Pour le duo Delgado-Fuchs la question du langage est tout aussi centrale. Leur spectacle pourrait se décrire comme une suite de numéros d’acrobaties burlesques où l’accent est mis sur ce qui vient avant ou après. Tout au long d’une démonstration qui semble ne jamais advenir, le duo multiplie pas de côté, décalages contrôlés et fausses pistes, exerçant un humour féroce mais aussi une certaine mélancolie, enivrante comme la musique d’Erkin Koray qui les accompagne.
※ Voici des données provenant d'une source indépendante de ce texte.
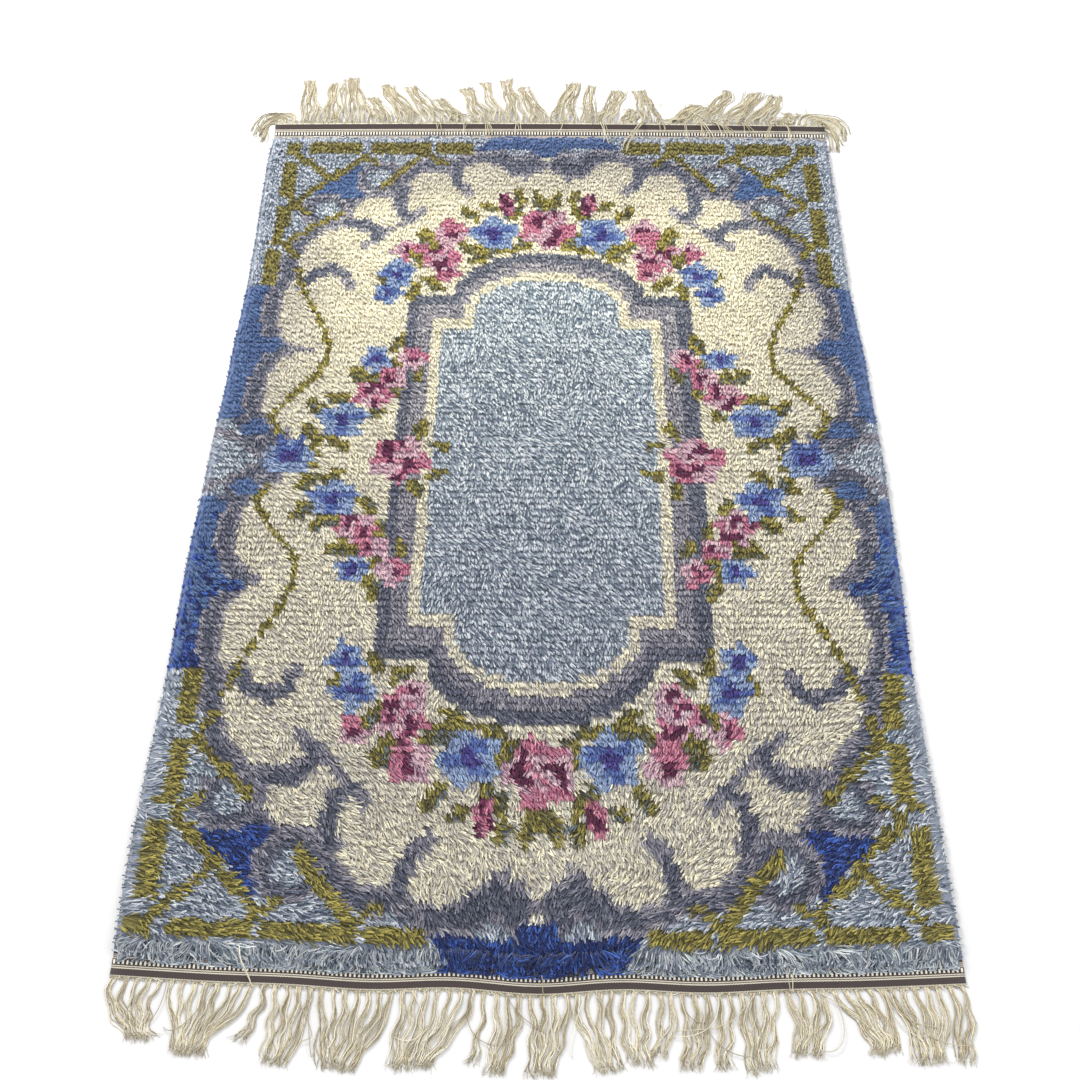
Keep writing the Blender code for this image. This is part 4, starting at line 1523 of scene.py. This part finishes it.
HAIR_FROM, HAIR_DROP, HAIR_FLOOR, HAIR_THIN = -0.15, 0.2, 0.0005, 0.5
THREAD_THICKNESS = (0.85, 1.2)
LINEN = ((222, 212, 188), (198, 186, 158), (236, 228, 206),
         (168, 154, 126), (212, 202, 176), (188, 176, 148))
# The near fringe's linen gets a little painted light, the far fringe's linen painted shade, also a little
# warmer
NEAR_PAINTED_LIGHT, FAR_PAINTED_SHADE = (1.03, 1.03, 1.03), (0.91, 0.905, 0.87)


def linen_material(name, shade):
    lots = [dye(*(channel * s for channel, s in zip(color, shade))) for color in LINEN]
    return yarn_material(name, lots, LINEN_YARN)


near_linen_painted_light = linen_material("linen_near_painted_light", NEAR_PAINTED_LIGHT)
far_linen_painted_shade = linen_material("linen_far_painted_shade", FAR_PAINTED_SHADE)
Threads = namedtuple("Threads", "paths radii")


def bezier_paths(routes, t):
    """The routes' curves (n, m, 3) and the directions across them."""
    a, b, c, d = (np.array([route[k] for route in routes])[:, None] for k in range(4))
    s, t = 1 - t[None, :, None], t[None, :, None]
    path = s ** 3 * a + 3 * s * s * t * b + 3 * s * t * t * c + t ** 3 * d
    ahead = 3 * s * s * (b - a) + 6 * s * t * (c - b) + 3 * t * t * (d - c)
    ahead[..., 2] = 0
    ahead /= np.linalg.norm(ahead, axis=2, keepdims=True) + 1e-9
    return path, np.stack((-ahead[..., 1], ahead[..., 0], np.zeros(ahead.shape[:2])), axis=-1)


def waves(how_many, t, n, dice):
    """A sine along each of n threads, with its own number of waves and its own start."""
    count = dice.uniform(*how_many, (n, 1))
    return np.sin(2 * pi * count * t + dice.uniform(0, 6, (n, 1)))


def thread_paths(routes, end, lift, wander, spread, dice):
    """Every thread of a fringe (n, m, 3): gathered at the hem, side by side in its bundle, wavy."""
    t = np.linspace(0, THREAD_END, THREAD_POINTS)
    middle, sideways = bezier_paths(routes, t)
    n = len(routes)
    slow = dice.uniform(*BUNCH_WAVES, (n, 1)), dice.uniform(0, 2 * pi, (n, 1))
    phase = dice.uniform(0, 2 * pi, (n, 1))
    paths = []
    for k in range(THREADS):
        place_in_row = 2 * (k + 0.5) / THREADS - 1
        turn = phase + pi * k / THREADS * 2 + 2 * pi * RIBBON_TURNS * t
        splay = mix(RIBBON_NECK, 1 + RIBBON_SPLAY * t ** 2, smooth(t / NECK_UNTIL))
        ribbon = spread * RIBBON_HALF * splay
        own = ribbon * (ROW_SHARE * place_in_row + TWIST_SHARE * np.cos(turn))
        bunch_sway = wander * SLOW_WAVE * np.sin(2 * pi * slow[0] * t + slow[1])
        own_sway = wander * SLOW_WAVE * OWN_SHARE * t * waves(OWN_WAVES, t, n, dice)
        kinks = FAST_WAVE * waves(KINK_WAVES, t, n, dice)
        bunched = smooth(t / PINCHED_AT)
        hem_offset = place_in_row * ROOT_PINCH * WIDTH / BUNDLES / 2
        aside = hem_offset * (1 - bunched) + (own + bunch_sway + own_sway + kinks) * bunched
        settle = (lift + 0.5 * CLOTH_THICK - THREAD_FLOOR) * (1 - smooth(t / SETTLED_AT))
        stacked = STACK * (1 + np.sin(turn)) * bunched
        path = middle + sideways * aside[..., None]
        path[..., 2] = THREAD_FLOOR + settle + stacked
        path[:, 0, 1] -= end * (GAP + STRIP_DEPTH + ROOT_TUCK)
        paths.append(path)
    return np.concatenate(paths)


def with_hairs(paths, dice):
    """The threads, and the fine hairs that go on from each thread's end."""
    tip, heading = paths[:, -1], paths[:, -1] - paths[:, -2]
    heading[:, 2] = 0
    heading /= np.linalg.norm(heading, axis=1)[:, None] + 1e-9
    side = np.stack((-heading[:, 1], heading[:, 0], np.zeros(len(heading))), axis=-1)
    hairs = []
    for _ in range(HAIRS):
        length = dice.uniform(*HAIR_LENGTH, len(tip))[:, None, None]
        spread = dice.normal(0, HAIR_SPREAD, len(tip))[:, None, None]
        t = np.linspace(HAIR_FROM, 1, HAIR_POINTS)[None, :, None]
        hair = tip[:, None] + heading[:, None] * length * t + side[:, None] * length * spread * t
        hair[..., 2] = np.maximum(tip[:, None, 2] * (1 - HAIR_DROP * t[..., 0]), HAIR_FLOOR)
        hairs.append(hair)
    hairs = np.concatenate(hairs)
    thick = THREAD_RADIUS * dice.uniform(*THREAD_THICKNESS, len(paths))[:, None] * np.ones(paths.shape[1])
    fine = HAIR_RADIUS * np.linspace(1.0, HAIR_THIN, HAIR_POINTS)[None] * np.ones((len(hairs), 1))
    return [Threads(paths, thick), Threads(hairs, fine)]


def thread_piece(name, groups, linen, dice):
    """One mesh of several groups of threads."""
    points, faces, uvs, count = [], [], [], 0
    for group in groups:
        group_points, group_faces = tubes(group.paths, group.radii)
        columns = dice.integers(0, len(LINEN), len(group.paths))
        points.append(group_points)
        faces.append(group_faces + count)
        uvs.append(tube_uvs(*group.paths.shape[:2], columns, len(LINEN)))
        count += len(group_points)
    piece = joined_mesh(name, np.concatenate(points), np.concatenate(faces), np.concatenate(uvs), linen)
    print(f"{name}: {face_triangles(piece)} triangles")
    return piece


# %% [markdown]
# ### Bundles that fell back over the band
# At the curled far end some bundles have tipped over and lie across the band, their ends in the
# pile. Each follows one curve: up from the hem, over the band and down onto the wool. At the near
# end only a few single threads have strayed onto the band.

# %% Fallen and stray threads
Fallen = namedtuple("Fallen", "end across drift_mm reach_mm rise_mm threads splay_mm")
FALLEN = (
    Fallen(1, -0.405, 4, 40, 5, 3, 4),
    Fallen(1, -0.300, -3, 34, 4, 2, 3),
    Fallen(1, -0.225, 5, 46, 6, 5, 7),
    Fallen(1, -0.118, 8, 40, 5, 3, 8),
    Fallen(1, 0.060, -14, 52, 4, 1, 2),
    Fallen(1, 0.192, 12, 74, 6, 3, 4),
    Fallen(1, 0.352, -44, 92, 8, 5, 6),
    Fallen(1, 0.412, 2, 34, 5, 3, 8),
    Fallen(1, 0.490, 4, 66, 6, 2, 4),
    Fallen(1, 0.548, 14, 60, 8, 6, 9),
    Fallen(1, 0.600, 26, 46, 8, 5, 14),
    Fallen(1, 0.700, 18, 40, 6, 3, 12),
    Fallen(1, 0.820, -22, 56, 8, 5, 5),
    Fallen(1, 0.860, 6, 66, 6, 3, 8),
    Fallen(-1, -0.660, -22, 44, 2, 2, 3),
    Fallen(-1, 0.586, 6, 30, 2, 2, 5),
    Fallen(-1, 0.020, -5, 22, 2, 1, 2),
)
FALLEN_POINTS = 10
FALLEN_SWAY, FALLEN_WAVES = 0.0012, 1.3
FALLEN_REACH = (0.82, 1.05)
FALLEN_ROOTS = 0.0016
SPLAY_SPREAD = 0.35
COMES_DOWN_ACROSS, COMES_DOWN_ALONG = 0.9, 0.62
DEEP_FROM = 1.2
SHALLOW_LIFT, SHALLOW_RISE = 0.3, 0.012
LEAST_CURL = 0.010
PILE_REST = 0.0225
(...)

Retour dans les matrices étouffantes des casemates de la Tour royale qui telles des grottes platoniciennes nous donnent à voir de terrifiantes projections déformées de notre monde. C’est à ce genre qu’appartient la vibrante performance de Volmir Cordeiro. Déjà passé par le festival il y a quelques années, ce jeune brésilien cache son corps maigre et blanc sous les multiples couches de vêtements colorées qui lui permettent d’incarner d’extravagants personnages mi-fée mi-poupée russe. Cette fois-ci il interprète une espèce de clown de Mc Donald revu par Stephen King qui s’effeuille lors d’un streap tease grotesque. Prenant des poses suggestives et provocantes, il n’hésite pas à solliciter fortement le public avec un appétit féroce et une suggestive sensualité.
De même le corps de Jonas Chéreau n’est pas héroïsé ou magnifié mais laissé à sa condition grotesque d’être balloté par des événements auxquels il peine à donner une signification. Là encore le langage (des mots vidéo-projetés) s’épuise sur la réalité et glisse d’une situation à une autre. Réponse à l’angoisse créée par le changement climatique, le chorégraphe fabrique, à l’aide de quelques trucages « pauvres », une pantomime météorologique loufoque, un peu désespérée mais empreinte d’une grande tendresse.
Le prochain festival Constellations aura lieu la deuxième semaine de septembre 2023.